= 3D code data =
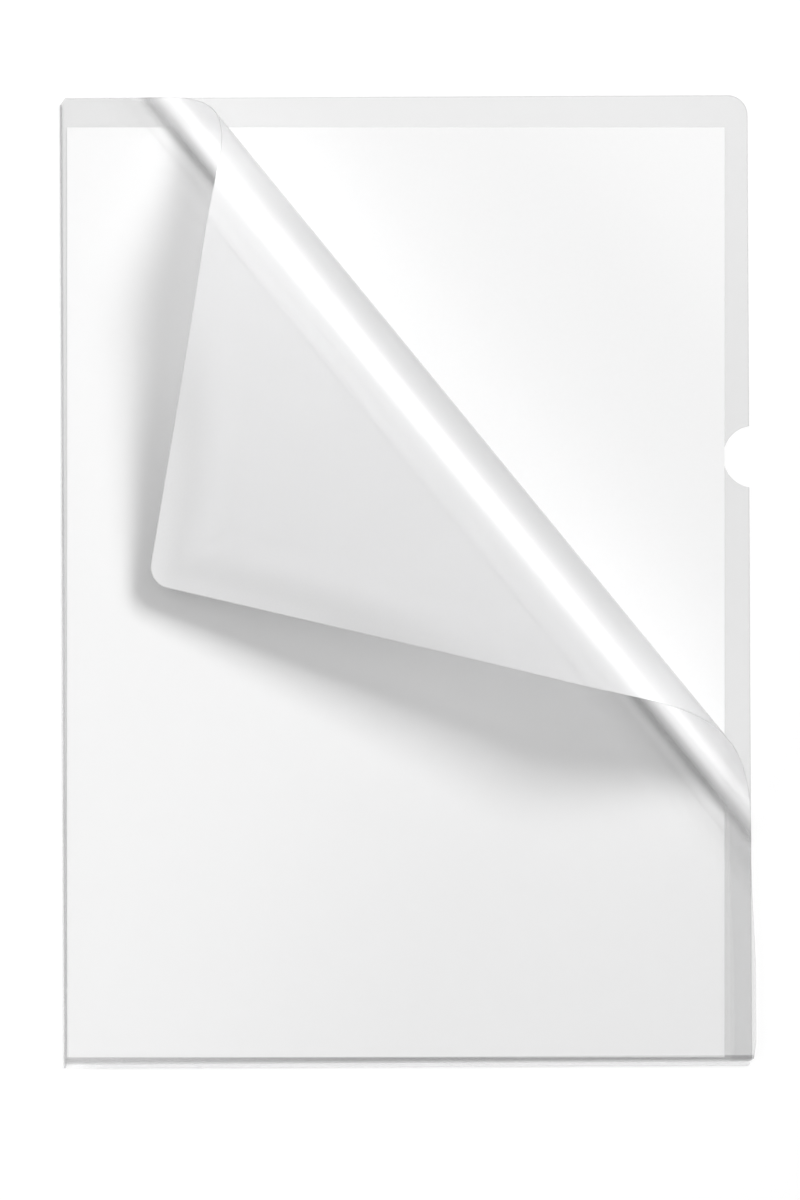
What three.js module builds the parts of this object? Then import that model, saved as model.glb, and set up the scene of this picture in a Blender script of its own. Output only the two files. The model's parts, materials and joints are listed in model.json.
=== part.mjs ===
// A clear L-shaped envelope for A4 paper, lying flat and seen from above.
// One film blank is folded along its left edge and welded along its bottom edge, so the
// pocket is open at the top and on the right. The front sheet's free corner is rolled over
// on a slanting line and lies back on the envelope. A sheet of paper is in the pocket.
//
// Millimetres. +X is to the right, +Y towards the top edge, +Z up from the table. The
// origin is on the table under the middle of the envelope.

import * as THREE from 'three';

// Envelope: outside size of the folded blank and the film it is made of.
const ENVELOPE_WIDTH = 220;
const ENVELOPE_HEIGHT = 310;
const FILM_THICKNESS = 0.2;
const POCKET_HEIGHT = 0.4;

// Edges and corners of the sheets.
const CORNER_RADIUS = 6.5;
const WELD_WIDTH = 1.5;
const TOP_TRIM_WIDTH = 1.7;
const TOP_TRIM_HEIGHT = 2.2;
const BOTTOM_TRIM_WIDTH = 2.0;
const BOTTOM_TRIM_HEIGHT = 2.4;

// Thumb notch: a half-round bite in the back sheet's right edge.
const NOTCH_RADIUS = 9.9;
const NOTCH_DEPTH = 8.3;
const NOTCH_BELOW_TOP = 115.5;

// Paper: A4, pushed almost to the fold and the weld, and a little askew.
const PAPER_WIDTH = 210;
const PAPER_HEIGHT = 297;
const PAPER_THICKNESS = 0.11;
const PAPER_LEFT_MARGIN = 1.9;
const PAPER_BOTTOM_MARGIN = 3.2;
const PAPER_LIFT = 0.1;
const PAPER_SKEW = THREE.MathUtils.degToRad(-0.27);

// Roll: the free corner of the front sheet turns over a round of this radius, about an axis
// that runs down to the right at this slope, and then lies back straight as a flap.
// The depth is how far the sheet's corner reached past the line where the roll starts.
const ROLL_SLOPE = THREE.MathUtils.degToRad(51);
const ROLL_RADIUS = 18.4;
const ROLL_TURN = THREE.MathUtils.degToRad(197);
const ROLL_DEPTH = 154.5;
const ROLL_BENDS = 12;
const BEND_GAP = 0.3;

const ARC_SEGMENTS = 24;
const FOLD_SEGMENTS = 12;

// Places that follow from the sizes above.
const LEFT = -ENVELOPE_WIDTH / 2;
const RIGHT = ENVELOPE_WIDTH / 2;
const BOTTOM = -ENVELOPE_HEIGHT / 2;
const TOP = ENVELOPE_HEIGHT / 2;
const FOLD_OUTER_RADIUS = FILM_THICKNESS + POCKET_HEIGHT / 2;
const FOLD_INNER_RADIUS = POCKET_HEIGHT / 2;
const SHEET_LEFT = LEFT + FOLD_OUTER_RADIUS;
const SHEET_BOTTOM = BOTTOM + WELD_WIDTH;
const FRONT_UNDERSIDE = FILM_THICKNESS + POCKET_HEIGHT;
const FRONT_TOP = FRONT_UNDERSIDE + FILM_THICKNESS;

// The round is stood in for by flat strips that touch it from outside, one between each
// two bends, so that the corner lies truly flat again once every bend is straightened.
const BEND_ANGLE = ROLL_TURN / ROLL_BENDS;
const STRIP_WIDTH = 2 * ROLL_RADIUS * Math.tan(BEND_ANGLE / 2);
const FIRST_BEND = STRIP_WIDTH / 2;
const LAST_BEND = FIRST_BEND + STRIP_WIDTH * (ROLL_BENDS - 1);

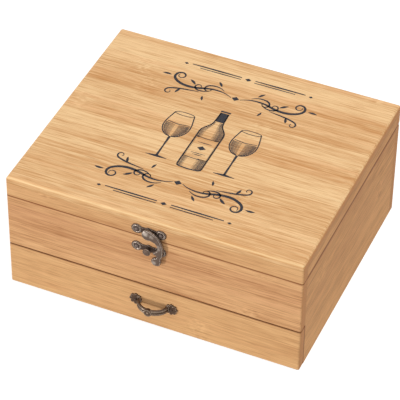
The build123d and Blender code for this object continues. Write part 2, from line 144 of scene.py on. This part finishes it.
class Finish(Shading):
    """A material with its Principled shader."""

    def __init__(self, name, **sockets):
        self.material = bpy.data.materials.new(name)
        self.material.use_nodes = True
        super().__init__(self.material.node_tree)
        self.set(**sockets)

    def set(self, **sockets):
        """Give sockets of the shader their values; base_color stands for Base Color."""
        shader = self.nodes["Principled BSDF"]
        for name, value in sockets.items():
            self.feed(shader.inputs[name.replace("_", " ").title().replace("Ior", "IOR")], value)

    def place(self):
        """x, y and z of a point in millimetres, in the piece's own frame."""
        point = self.node("TexCoord", output="Object")
        scaled = self.node("VectorMath", {"operation": "SCALE"}, {"Vector": point, "Scale": 1 / MM})
        return [self.node("SeparateXYZ", {}, [scaled], axis) for axis in (X, Y, Z)]

    def facing(self, axis):
        """How squarely the surface faces along an axis of the piece, from -1 to 1."""
        normal = self.node("NewGeometry", output="True Normal")
        own = self.node("VectorTransform",
                        {"vector_type": "NORMAL", "convert_from": "WORLD", "convert_to": "OBJECT"}, [normal])
        return self.node("SeparateXYZ", {}, [own], axis)

    def vector(self, x, y, z):
        return self.node("CombineXYZ", {}, [x, y, z])

    def noise(self, vector, detail=2.0, roughness=0.5):
        return self.node("TexNoise", {},
                         {"Vector": vector, "Scale": 1.0, "Detail": detail, "Roughness": roughness})

    def mottle(self, place, marks, detail, roughness=0.5):
        """Noise that is alike in all directions, with so many marks per millimetre."""
        return self.noise(self.vector(*[axis * marks for axis in place]), detail, roughness)

    def chance(self, number):
        """A random number from 0 to 1 that stays the same for the same number."""
        return self.node("TexWhiteNoise", {"noise_dimensions": "1D"}, {"W": number})

    def mix(self, factor, first, second, blend="MIX"):
        """A mix of two colours."""
        return self.node("Mix", {"data_type": "RGBA", "blend_type": blend},
                         {0: factor, 6: first, 7: second}, output=2)

    def bump(self, height, distance, strength, **normal):
        return self.node("Bump", {}, {"Height": height, "Distance": distance, "Strength": strength, **normal})


def colour(red, green, blue):
    """A colour written as a screen shows it, from 0 to 255, as the light values a shader takes."""
    def light(level):
        share = level / 255
        return share / 12.92 if share <= 0.04045 else ((share + 0.055) / 1.055) ** 2.4
    return (light(red), light(green), light(blue), 1.0)


def grey(level):
    """A neutral colour, given as its light value."""
    return (level, level, level, 1.0)


# Bamboo: boards of flat strips side by side, with fibres, tone bands and the ring scars of the stem
figure_layers = {
    # length and width of its marks in millimetres, shift from strip to strip, detail, share in the tone
    "band": (300, 24.0, 0, 1.0, 0.6),
    "drift": (150, 7.0, 0, 2.0, 0.45),
    "streak": (110, 2.5, 17, 2.0, 0.6),
    "fibre": (70, 1.0, 30, 3.0, 1.15),
    "dash": (26, 1.2, 9, 2.0, 1.05),
    "hair": (17, 0.36, 21, 2.0, -0.5),
}
dark_threads = {
    # level of the layer at which its dark marks start, level at which they are full, light that they take
    "fibre": (0.58, 0.72, 0.13),
    "dash": (0.40, 0.26, 0.09),
    "hair": (0.54, 0.68, 0.14),
}
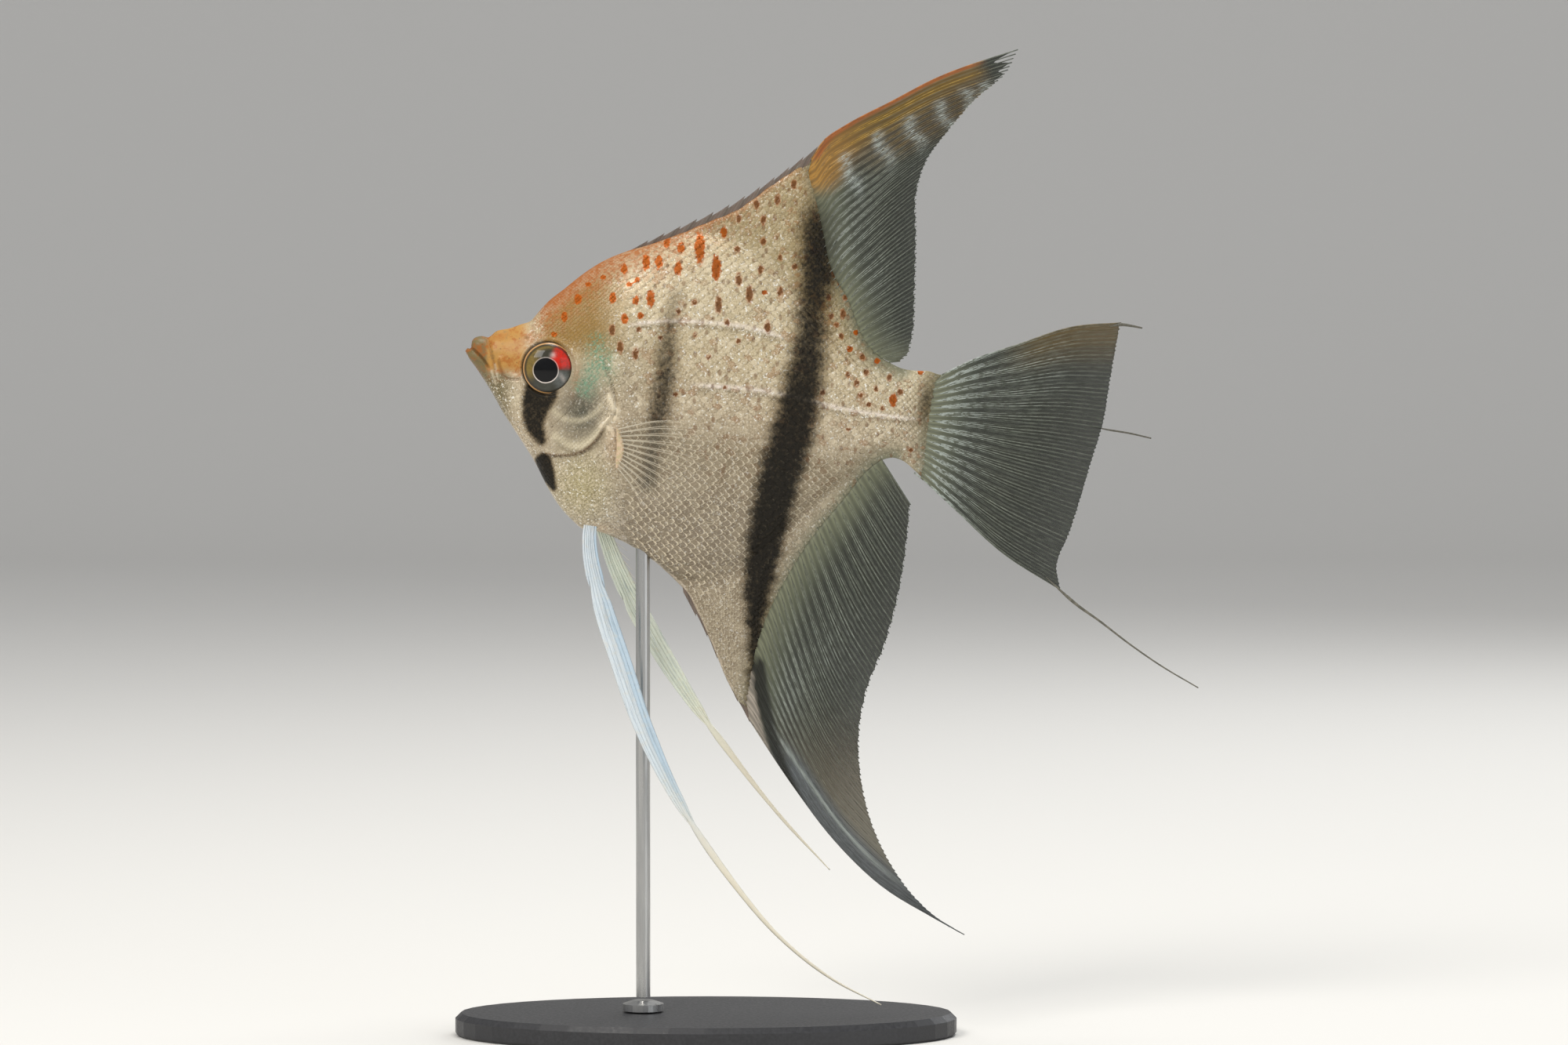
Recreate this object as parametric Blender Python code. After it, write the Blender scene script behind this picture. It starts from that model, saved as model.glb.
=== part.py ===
"""A freshwater angelfish at life size: a still display model swimming on a rod stand.

Sizes are millimetres until at() turns them into metres. The fish is drawn in its side
view, where u runs from the snout tip towards the tail and w runs up from the snout tip.
y runs across the fish, minus on its left side. at() sets that view above the stand.
"""

import math

import bmesh
import bpy
import numpy as np

MM = 0.001

# Driving dimensions. The outlines below are those of a fish 80 mm long from the snout tip to
# the middle of the tail fin's root.
SNOUT_HEIGHT = 120.0  # snout tip above the table
FOOT_U = 42.0  # the stand's middle, aft of the snout tip
GAP = 0.3  # between solids that touch
FAR = 140.0  # clear of the fish, for cutters
SHARP_ANGLE = 40.0  # degrees, past which an edge is shaded sharp

# Outline of the flesh: over the back, down behind the dorsal fin base, and the same below.
CROWN = (
    (0.0, 0.15), (0.5, 0.8), (0.95, 0.9), (1.15, 1.7), (1.7, 2.4), (2.7, 2.75), (4.1, 2.6),
    (5.4, 3.6), (7.7, 4.1), (9.7, 4.8), (11.4, 5.4), (12.4, 6.5), (14.5, 8.8), (17.3, 11.0),
    (20.7, 13.7), (24.2, 15.9), (28.3, 17.6), (32.4, 18.8), (36.5, 20.3), (42.0, 22.6),
    (47.5, 24.9), (53.0, 28.8), (58.5, 32.4), (60.6, 33.6),
)
DORSAL_SEAM = (
    (60.6, 33.6), (61.4, 29.6), (62.3, 25.8), (63.3, 20.3), (64.1, 15.8), (65.4, 12.6),
    (67.0, 9.8), (68.7, 5.2), (70.2, 1.8), (72.2, -0.6), (74.2, -1.9), (76.3, -2.9),
    (79.0, -3.3), (83.3, -3.2),
)
BREAST = (
    (0.0, -0.15), (0.8, -1.6), (1.9, -3.1), (3.2, -5.1), (4.7, -7.5), (6.4, -10.6),
    (8.4, -13.7), (10.4, -16.8), (12.2, -19.7), (14.1, -23.5), (15.4, -25.8), (16.9, -27.9),
    (18.7, -29.8), (20.2, -31.1), (23.5, -31.8), (27.6, -33.5), (33.8, -37.6), (36.5, -40.1),
    (38.6, -42.3), (40.6, -46.0), (43.6, -52.7), (46.0, -58.4), (48.2, -62.3), (49.6, -64.4),
)
ANAL_SEAM = (
    (49.6, -64.4), (50.2, -60.5), (50.9, -56.0), (51.9, -51.5), (53.4, -47.0), (55.7, -42.1),
    (60.5, -33.9), (66.7, -26.0), (70.8, -20.9), (72.9, -19.2), (74.9, -18.8), (76.6, -19.4),
    (78.4, -20.9), (80.4, -22.8),
)
TAIL_SEAM = ((80.4, -22.8), (80.7, -18.8), (81.2, -14.4), (82.0, -9.6), (83.3, -4.2))

# The thick body inside that outline: beyond it go only the thin scaled fin bases.
BODY_TOP = (
    (28.3, 17.6), (34.0, 19.6), (40.0, 20.6), (44.0, 20.2), (48.3, 18.4), (55.3, 13.2),
    (61.0, 7.0), (66.0, 1.0), (70.0, -1.6), (76.0, -3.0), (83.3, -3.2),
)
BODY_UNDER = (
    (33.8, -37.6), (38.0, -39.8), (42.0, -40.2), (47.0, -38.2), (54.0, -33.0),
    (60.0, -27.5), (66.0, -22.5), (72.9, -19.4), (76.6, -19.5), (80.4, -22.8),
)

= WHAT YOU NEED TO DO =
Write out exactly, please, the lines beginning at the start of the material and ending with the line that holds "const PAPER_SKEW = THREE.MathUtils.degToRad(-0.27);", both included.

= FULL RESPONSE =
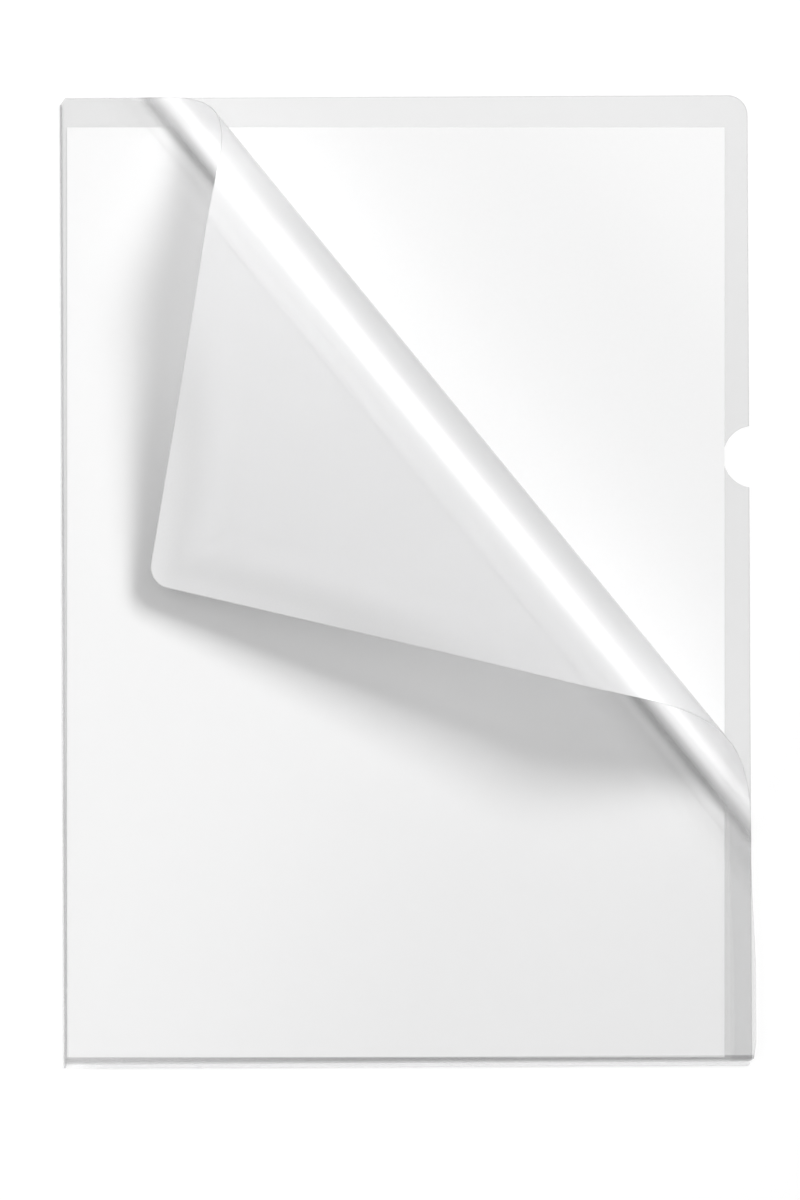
What three.js module builds the parts of this object? Then import that model, saved as model.glb, and set up the scene of this picture in a Blender script of its own. Output only the two files. The model's parts, materials and joints are listed in model.json.
=== part.mjs ===
// A clear L-shaped envelope for A4 paper, lying flat and seen from above.
// One film blank is folded along its left edge and welded along its bottom edge, so the
// pocket is open at the top and on the right. The front sheet's free corner is rolled over
// on a slanting line and lies back on the envelope. A sheet of paper is in the pocket.
//
// Millimetres. +X is to the right, +Y towards the top edge, +Z up from the table. The
// origin is on the table under the middle of the envelope.

import * as THREE from 'three';

// Envelope: outside size of the folded blank and the film it is made of.
const ENVELOPE_WIDTH = 220;
const ENVELOPE_HEIGHT = 310;
const FILM_THICKNESS = 0.2;
const POCKET_HEIGHT = 0.4;

// Edges and corners of the sheets.
const CORNER_RADIUS = 6.5;
const WELD_WIDTH = 1.5;
const TOP_TRIM_WIDTH = 1.7;
const TOP_TRIM_HEIGHT = 2.2;
const BOTTOM_TRIM_WIDTH = 2.0;
const BOTTOM_TRIM_HEIGHT = 2.4;

// Thumb notch: a half-round bite in the back sheet's right edge.
const NOTCH_RADIUS = 9.9;
const NOTCH_DEPTH = 8.3;
const NOTCH_BELOW_TOP = 115.5;

// Paper: A4, pushed almost to the fold and the weld, and a little askew.
const PAPER_WIDTH = 210;
const PAPER_HEIGHT = 297;
const PAPER_THICKNESS = 0.11;
const PAPER_LEFT_MARGIN = 1.9;
const PAPER_BOTTOM_MARGIN = 3.2;
const PAPER_LIFT = 0.1;
const PAPER_SKEW = THREE.MathUtils.degToRad(-0.27);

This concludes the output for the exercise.